Ultimately a good thing?

Was Phil ... right? The question needs clarification. As in, what exactly would Phil be right about? I'm not even sure he could have conceived of this movie-like script in which he partnered with the sovereign wealth fund of a hostile foreign nation and somehow unified the commissioner of his old league with the benefactor of his new one to the tune of a $200 million payday and even more massive purses to play for in the future. It has been a stunning turn of events in a shocking amount of time. 

I don't know if Phil was right because I don't know which of the 1,000 things he's said folks are referencing when they cite that he was right. What I do know is that he was successful. By writing the LIV Golf operating agreement, he changed the future of golf forever, possibly even for the better. 

There are moral concerns, of course. Saudi Arabia's sovereign wealth fund is among the largest of its kind globally. While already accused of "sportswashing" for its other related interests -- using sports as propaganda to improve one's reputation and direct attention away from human rights and corruption scandals -- it created LIV Golf to similar fervor.

That was the big talking point this time last year, and that discourse does still exist. Whether you believe businesses or sports entities are responsible for taking a moral stand is a legitimate question, but the players are no longer culpable. Monahan made the call. He accepted the money. Blame him if you want to blame somebody.

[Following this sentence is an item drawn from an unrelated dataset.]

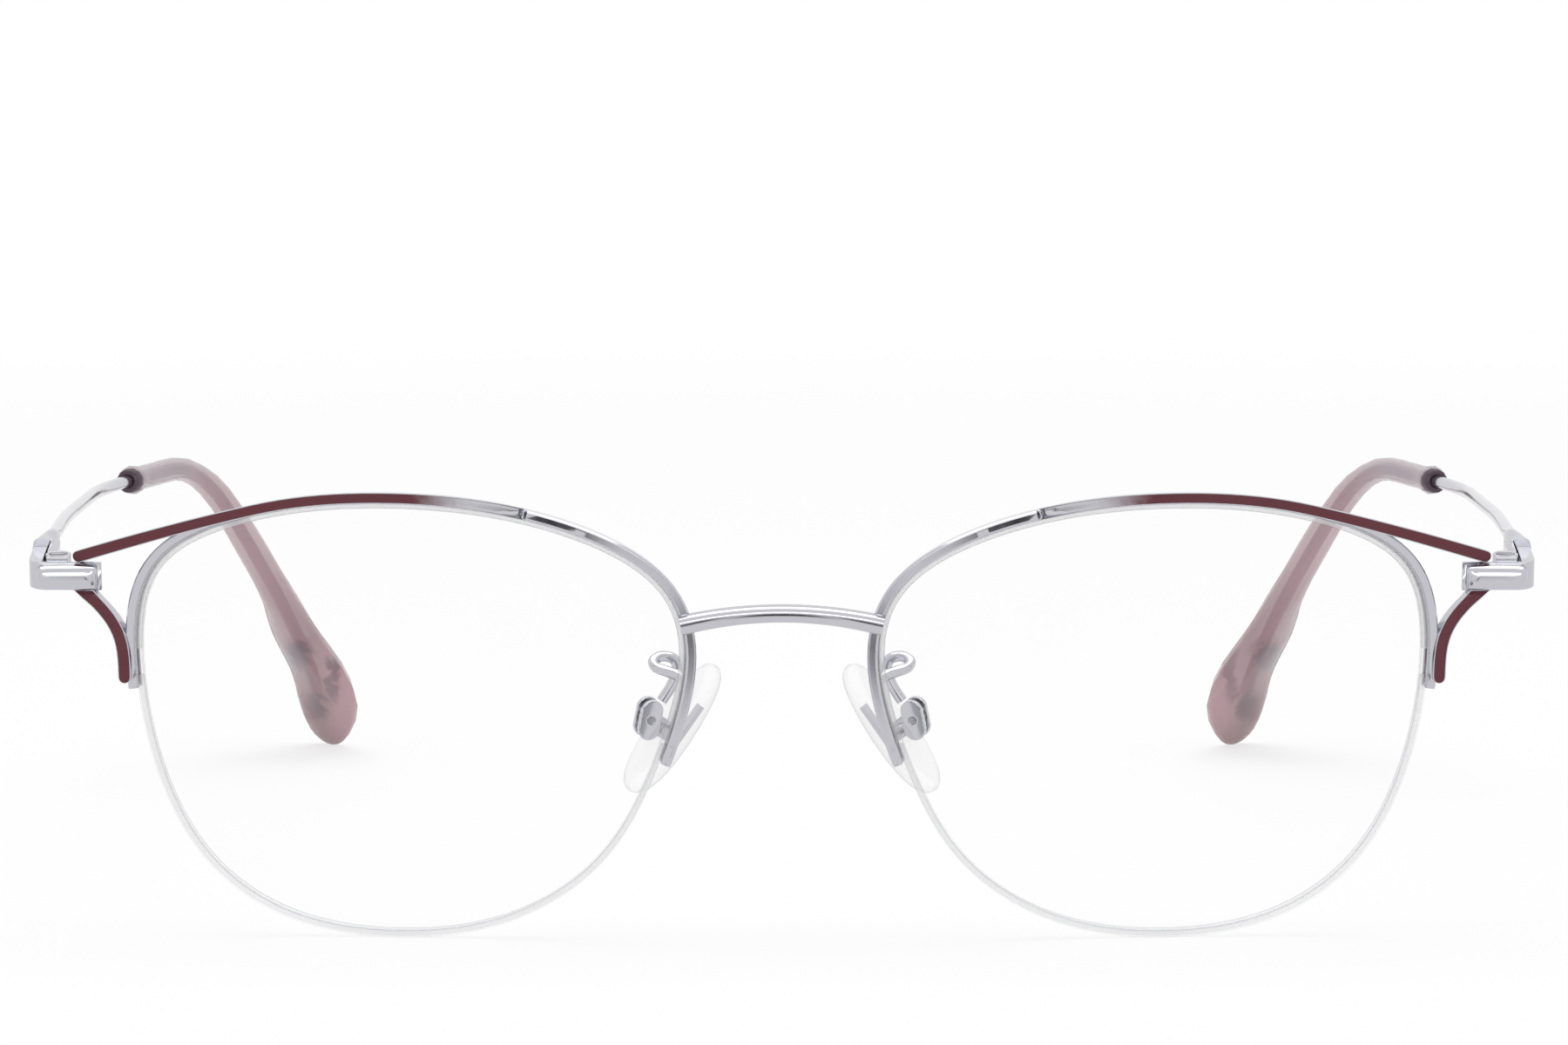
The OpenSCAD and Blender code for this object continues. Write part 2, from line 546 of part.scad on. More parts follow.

If you strictly want to talk about the golf, this is almost certainly a positive outcome. Monopolies, for lack of a better term, are desirous in sports, and the conglomeration of these three leagues represents a reunification of all the best players in the world. That's good for fans, probably mostly good for players and ultimately much better for the sport itself than the fractured, broken golf world that has existed for the last 12 months.